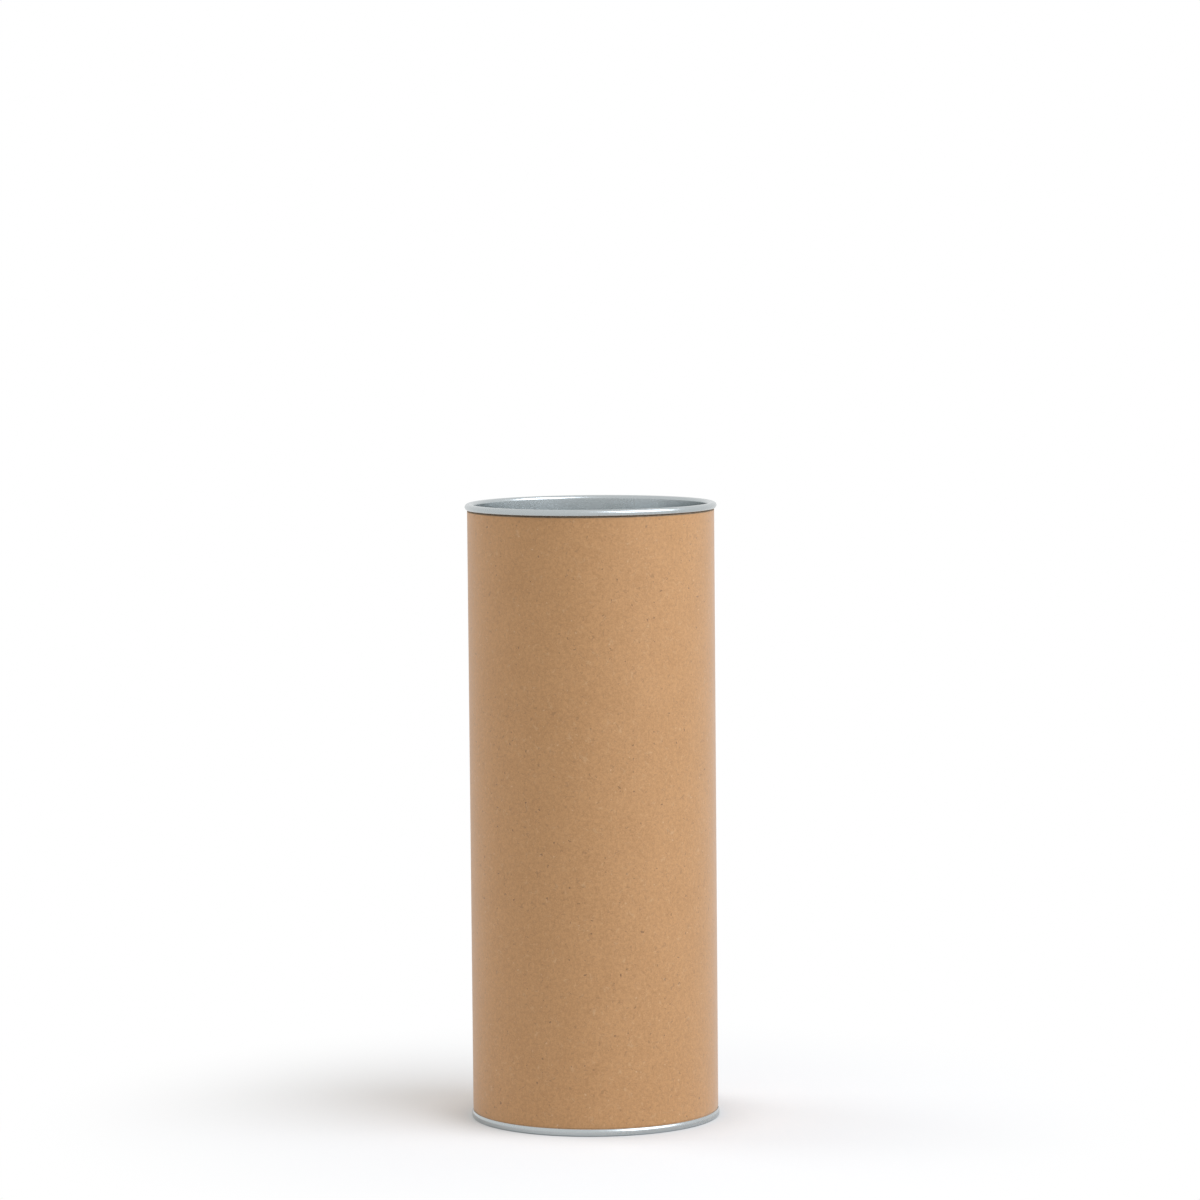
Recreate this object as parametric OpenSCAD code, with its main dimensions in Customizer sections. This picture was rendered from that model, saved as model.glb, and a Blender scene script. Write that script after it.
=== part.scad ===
// Gift tube: a kraft-wrapped paper tube, wound from strips of board, with a tinplate bottom end
// rolled onto it and a tinplate plug lid in its mouth. Z is the tube's axis and z = 0 its base.

/* [Tube] */
// Outside diameter of the tube, over the kraft wrap
tube_od = 83; // [65:1:105]
// Length of the tube from cut edge to cut edge
tube_len = 205.2; // [120:0.2:300]
// Radius on the outer corner of the open cut edge
mouth_round = 0.4; // [0.1:0.05:0.5]
// Radius on the inner corner of the open cut edge, which leads the lid in
mouth_lead = 0.2; // [0.1:0.05:0.4]

/* [Paper] */
// Thickness of the kraft wrap
wrap_t = 0.2; // [0.1:0.05:0.3]
// Width of the glued overlap of the wrap, at the back
lap_w = 9; // [5:0.5:20]
// Length over which the wrap climbs onto its own edge
lap_ramp = 3; // [2:0.5:6]
// Thickness of each of the three board plies
board_t = 0.4; // [0.3:0.05:0.6]
// Thickness of the paper liner
liner_t = 0.2; // [0.1:0.05:0.3]
// Width of the strips that the board plies and the liner are wound from
strip_w = 110; // [80:5:140]
// Gap between the edges of a wound strip, measured round the tube
strip_gap = 0.5; // [0.3:0.1:1]
// Turn from one ply's seam to the next one's, in degrees
seam_turn = 80; // [40:5:110]

/* [Tinplate] */
// Thickness of the tinplate
sheet_t = 0.25; // [0.2:0.01:0.3]

/* [Lid] */
// Height of the rolled rim
roll_h = 2.3; // [1.9:0.1:3]
// How far the rolled rim stands out past the tube
roll_overhang = 0.8; // [0.5:0.1:1.2]
// Radius of the rim's own edge, tucked up inside the roll
tuck_r = 0.75; // [0.6:0.05:0.9]
// Turn of the tucked edge, in degrees
tuck_turn = 110; // [60:5:150]
// Depth of the dish, from the rim's crown to the groove round its floor
dish_depth = 10; // [7:0.5:20]
// Radius between the plug wall and the floor of the dish
dish_corner = 1.5; // [1:0.1:2.5]
// Width of the groove round the floor of the dish
dish_groove = 4; // [2:0.5:8]
// Height of the raised panel in the dish
dish_panel_h = 0.8; // [0.4:0.1:1.5]
// Width of the slope from the groove up to the panel
dish_slope_w = 1.6; // [1:0.1:3]
// Clearance between the lid's plug wall and the liner
plug_clear = 0.1; // [0.05:0.01:0.2]
// How much smaller the plug wall's radius is at its foot
plug_taper = 0.2; // [0.1:0.05:0.4]
// Gap between the closed lid's rim and the tube's cut edge
seat_clear = 0.02; // [0.01:0.01:0.05]

/* [Bottom end] */
// Height of the skirt outside the tube
skirt_h = 2.4; // [2:0.1:4]
// Height of the skirt's rolled-in edge
hook_h = 1; // [0.6:0.1:1.4]
// How far the rolled-in edge bites into the paper
hook_bite = 0.2; // [0.1:0.05:0.3]
// How far the paper spreads inside the skirt
paper_flare = 0.15; // [0.1:0.05:0.3]
// Height above the skirt over which the pinched paper returns to its size
pinch_h = 0.7; // [0.4:0.1:1.5]
// Inside radius of the bends at the foot of the channel
channel_bend = 0.3; // [0.2:0.05:0.4]
// How much rounder the paper's cut edge is than the bends that it stands in
bend_clear = 0.1; // [0.05:0.05:0.2]
// Height of the countersink's crest above the base
sink_h = 4.6; // [4:0.1:7]
// Radius of the countersink's crest
sink_crest = 1; // [0.8:0.1:1.2]
// Drop from the countersink's crest to the panel
sink_drop = 1.9; // [1.8:0.1:3]
// Inside radius of the bend between the countersink and the panel
panel_bend = 0.5; // [0.3:0.05:0.55]
// Radius of the ring bead pressed into the panel
bead_r = 24; // [15:1:26]
// Width of the ring bead
bead_w = 5; // [3:0.5:8]
// Height of the ring bead
bead_h = 0.5; // [0.3:0.1:1]

/* [Hidden] */
$fn = 96;

kraft = [0.72, 0.55, 0.39];
board = [0.55, 0.46, 0.37];
liner_kraft = [0.77, 0.62, 0.46];
tinplate = [0.74, 0.76, 0.77];

// Steps in a quarter of a round corner, and in each eased stretch of a section
arc_n = 8;
ease_n = 6;
// Steps of a strip's seam for each turn round the tube, and how far its cut runs past the tube's ends
seam_steps = 60;
seam_past = 1;

// Radii of the wall's layers, from the wrap's outside in to the bore
tube_r = tube_od / 2;
board_plies = 3;
board_r = tube_r - wrap_t;
liner_r = board_r - board_plies * board_t;
bore_r = liner_r - liner_t;
wall = tube_r - bore_r;

// Heights: the tube stands on the channel's floor, and the closed lid on the tube
foot_z = sheet_t;
mouth_z = foot_z + tube_len;
seat_z = mouth_z + seat_clear;
rim_z = seat_z + roll_h;
floor_z = rim_z - dish_depth;

// The skirt holds the spread paper up to hook_z, closes on it up to its edge at skirt_h, and above
// the edge the paper is back at full size at clear_z
hook_z = skirt_h - hook_h;
clear_z = skirt_h + pinch_h;
foot_round = channel_bend + bend_clear;

function ease(t) = (1 - cos(180 * t)) / 2;
function reversed(p) = [for (i = [len(p) - 1:-1:0]) p[i]];
function after_first(p) = [for (i = [1:len(p) - 1]) p[i]];

// Points on a stretch of an oval with the half sizes given, and of a circle
function oval(centre, half, from, to) = let (n = ceil(abs(to - from) / 90 * arc_n)) [
    for (i = [0:n]) let (a = from + (to - from) * i / n) centre + [half.x * cos(a), half.y * sin(a)]
];
function arc(centre, r, from, to) = oval(centre, [r, r], from, to);

// How far the wall's outer face moves out at height z
function spread(z) =
    z <= hook_z ? paper_flare
    : z <= skirt_h ? paper_flare - (paper_flare + hook_bite) * ease((z - hook_z) / hook_h)
    : z < clear_z ? -hook_bite * ease((clear_z - z) / pinch_h)
    : 0;

// Radius at height z of a layer that has radius r in the plain wall: the bore keeps its size
function layer_r(r, z) = r + spread(z) * (r - bore_r) / wall;

// How far a corner of radius e has fallen away at distance d from its face, and the heights of the
// tube's two cut edges at radius r
function corner_drop(d, e) = d >= e ? 0 : e - sqrt(e * e - pow(e - max(d, 0), 2));
function cut_top(r) =
    mouth_z - corner_drop(tube_r - r, mouth_round) - corner_drop(r - bore_r, mouth_lead);
function cut_foot(r) =
    foot_z + corner_drop(tube_r - r, foot_round) + corner_drop(r - bore_r, foot_round);

// Heights at which the wall's outer face changes, up to the skirt's edge and above it
hook_levels = [for (i = [0:ease_n]) hook_z + hook_h * i / ease_n];
pinch_levels = [for (i = [1:ease_n]) skirt_h + pinch_h * i / ease_n];
wall_levels = concat(hook_levels, pinch_levels);

// Half section of one layer of the wall
function layer_section(r_in, r_out) = let (
    across = [for (i = [0:ease_n]) r_in + (r_out - r_in) * i / ease_n]
) concat(
    [for (r = across) [layer_r(r, cut_foot(r)), cut_foot(r)]],
    [for (z = wall_levels) [layer_r(r_out, z), z]],
    [for (r = reversed(across)) [r, cut_top(r)]],
    [for (z = reversed(wall_levels)) [layer_r(r_in, z), z]]
);

// Half section of a metal sheet whose left face runs along the points of a path
function right_normal(a, b) = let (d = b - a) [d.y, -d.x] / norm(d);
function right_face(path) = let (last = len(path) - 1) [
    for (i = [0:last]) let (
        before = i == 0 ? right_normal(path[0], path[1]) : right_normal(path[i - 1], path[i]),
        after = i == last ? before : right_normal(path[i], path[i + 1])
    ) path[i] + sheet_t * (before + after) / (1 + before * after)
];
function sheet_section(path) = concat(path, reversed(right_face(path)));

module turned(section) rotate_extrude() polygon(section);

// The cut between the edges of a strip wound in a helix, through the layer from r_in to r_out
module strip_seam(r_in, r_out, start) {
    round_r = (r_in + r_out) / 2;
    through = 3 * (r_out - r_in);
    lead = 2 * PI * round_r * tan(asin(strip_w / (2 * PI * round_r)));
    cut_len = tube_len + 2 * seam_past;
    turns = cut_len / lead;
    rotate(start) translate([0, 0, foot_z - seam_past])
        linear_extrude(cut_len, twist = -360 * turns, slices = ceil(seam_steps * turns), segments = 4)
            translate([round_r, 0]) square([through, strip_gap], center = true);
}

module wound_layer(r_in, r_out, start) {
    difference() {
        turned(layer_section(r_in, r_out));
        strip_seam(r_in, r_out, start);
    }
}

module board_ply(i) {
    color(board) wound_layer(board_r - (i + 1) * board_t, board_r - i * board_t, i * seam_turn);
}

// The kraft sheet, once round the tube, with its outer end lapped over the inner one
module outer_wrap() {
    lap_angle = lap_w / tube_r * 180 / PI;
    ramp_angle = lap_ramp / tube_r * 180 / PI;
    lap_r = tube_r + wrap_t;
    sunk_r = tube_r - wrap_t / 2;
    lap_h = mouth_z - mouth_round - clear_z;
    color(kraft) union() {
        turned(layer_section(board_r, tube_r));
        rotate(90 - lap_angle / 2) translate([0, 0, clear_z]) {
            rotate_extrude(angle = lap_angle) translate([sunk_r, 0]) square([lap_r - sunk_r, lap_h]);
            linear_extrude(lap_h) polygon([
                [sunk_r, 0], [lap_r, 0],
                tube_r * [cos(ramp_angle), -sin(ramp_angle)],
                sunk_r * [cos(ramp_angle), -sin(ramp_angle)]
            ]);
        }
    }
}

module outer_board_ply() board_ply(0);
module middle_board_ply() board_ply(1);
module inner_board_ply() board_ply(2);
module liner() color(liner_kraft) wound_layer(bore_r, liner_r, board_plies * seam_turn);

// The end's upper face, from its centre out over the bead and the countersink, down the bore and
// round under the paper, and up inside the skirt to its rolled-in edge
function end_path() = let (
    panel_z = sink_h - sink_drop,
    crest = [bore_r - sink_crest, sink_h - sink_crest],
    skirt_r = tube_r + paper_flare,
    bend_z = foot_z + channel_bend,
    bead_n = 2 * ease_n
) concat(
    [[0, panel_z]],
    [for (i = [0:bead_n]) [
        bead_r + bead_w * (i / bead_n - 0.5), panel_z + bead_h * pow(sin(180 * i / bead_n), 2)
    ]],
    arc([crest.x - sink_crest - panel_bend, panel_z + panel_bend], panel_bend, -90, 0),
    arc(crest, sink_crest, 180, 0),
    arc([bore_r + channel_bend, bend_z], channel_bend, 180, 270),
    arc([skirt_r - channel_bend, bend_z], channel_bend, -90, 0),
    [for (z = hook_levels) [tube_r + spread(z), z]]
);

module bottom_end() color(tinplate) turned(sheet_section(end_path()));

// The lid's upper face, from the middle of its panel out over the groove, up the plug wall, over
// the rolled rim and in under it to the tucked edge
function lid_path() = let (
    plug_r = bore_r - plug_clear - sheet_t,
    foot_r = plug_r - plug_taper,
    slope_r = foot_r - dish_corner - dish_groove,
    roll_w = tube_r + roll_overhang - plug_r,
    roll_x = plug_r + roll_w / 2
) concat(
    [[0, floor_z + dish_panel_h]],
    [for (i = [0:ease_n]) [
        slope_r - dish_slope_w * (1 - i / ease_n), floor_z + dish_panel_h * (1 - ease(i / ease_n))
    ]],
    arc([foot_r - dish_corner, floor_z + dish_corner], dish_corner, -90, 0),
    oval([roll_x, seat_z + roll_h / 2], [roll_w, roll_h] / 2, 180, -90),
    after_first(arc([roll_x, seat_z + tuck_r], tuck_r, -90, -90 - tuck_turn))
);

module lid() color(tinplate) turned(sheet_section(lid_path()));

outer_wrap();
outer_board_ply();
middle_board_ply();
inner_board_ply();
liner();
bottom_end();
lid();
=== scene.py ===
"""The looks of the gift tube: kraft paper, cut board and tinplate, in plain studio light."""

import math

import bpy
from mathutils import Matrix, Vector


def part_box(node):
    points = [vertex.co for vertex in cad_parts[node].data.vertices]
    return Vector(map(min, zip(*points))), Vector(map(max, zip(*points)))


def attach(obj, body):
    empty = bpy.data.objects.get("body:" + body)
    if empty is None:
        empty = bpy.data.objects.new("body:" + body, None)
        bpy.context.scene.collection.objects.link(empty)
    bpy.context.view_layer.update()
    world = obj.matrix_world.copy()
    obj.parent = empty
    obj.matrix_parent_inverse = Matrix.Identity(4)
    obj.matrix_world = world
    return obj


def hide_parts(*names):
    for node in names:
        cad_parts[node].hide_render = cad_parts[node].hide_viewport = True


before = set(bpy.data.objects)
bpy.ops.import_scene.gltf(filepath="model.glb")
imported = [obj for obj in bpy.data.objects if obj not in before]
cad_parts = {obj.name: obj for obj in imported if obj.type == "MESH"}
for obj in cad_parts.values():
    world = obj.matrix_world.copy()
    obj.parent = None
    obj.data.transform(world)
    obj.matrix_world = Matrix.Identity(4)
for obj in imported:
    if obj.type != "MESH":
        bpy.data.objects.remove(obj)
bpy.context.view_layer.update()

MM = 0.001

# The tube's wall, in millimetres: radii of the wrap's outside and inside, and of the liner
TUBE_R = 41.5
WRAP_T = 0.2
BOARD_R = TUBE_R - WRAP_T
LINER_R = 40.1
BORE_R = 39.9
WALL = TUBE_R - BORE_R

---

Starting with the line with "plug wall, over" and ending with the line with "obj.data.transform(world)", extract every line exactly and nothing outside that span.

### Correct result
// The lid's upper face, from the middle of its panel out over the groove, up the plug wall, over
// the rolled rim and in under it to the tucked edge
function lid_path() = let (
    plug_r = bore_r - plug_clear - sheet_t,
    foot_r = plug_r - plug_taper,
    slope_r = foot_r - dish_corner - dish_groove,
    roll_w = tube_r + roll_overhang - plug_r,
    roll_x = plug_r + roll_w / 2
) concat(
    [[0, floor_z + dish_panel_h]],
    [for (i = [0:ease_n]) [
        slope_r - dish_slope_w * (1 - i / ease_n), floor_z + dish_panel_h * (1 - ease(i / ease_n))
    ]],
    arc([foot_r - dish_corner, floor_z + dish_corner], dish_corner, -90, 0),
    oval([roll_x, seat_z + roll_h / 2], [roll_w, roll_h] / 2, 180, -90),
    after_first(arc([roll_x, seat_z + tuck_r], tuck_r, -90, -90 - tuck_turn))
);

module lid() color(tinplate) turned(sheet_section(lid_path()));

outer_wrap();
outer_board_ply();
middle_board_ply();
inner_board_ply();
liner();
bottom_end();
lid();
=== scene.py ===
"""The looks of the gift tube: kraft paper, cut board and tinplate, in plain studio light."""

import math

import bpy
from mathutils import Matrix, Vector


def part_box(node):
    points = [vertex.co for vertex in cad_parts[node].data.vertices]
    return Vector(map(min, zip(*points))), Vector(map(max, zip(*points)))


def attach(obj, body):
    empty = bpy.data.objects.get("body:" + body)
    if empty is None:
        empty = bpy.data.objects.new("body:" + body, None)
        bpy.context.scene.collection.objects.link(empty)
    bpy.context.view_layer.update()
    world = obj.matrix_world.copy()
    obj.parent = empty
    obj.matrix_parent_inverse = Matrix.Identity(4)
    obj.matrix_world = world
    return obj


def hide_parts(*names):
    for node in names:
        cad_parts[node].hide_render = cad_parts[node].hide_viewport = True


before = set(bpy.data.objects)
bpy.ops.import_scene.gltf(filepath="model.glb")
imported = [obj for obj in bpy.data.objects if obj not in before]
cad_parts = {obj.name: obj for obj in imported if obj.type == "MESH"}
for obj in cad_parts.values():
    world = obj.matrix_world.copy()
    obj.parent = None
    obj.data.transform(world)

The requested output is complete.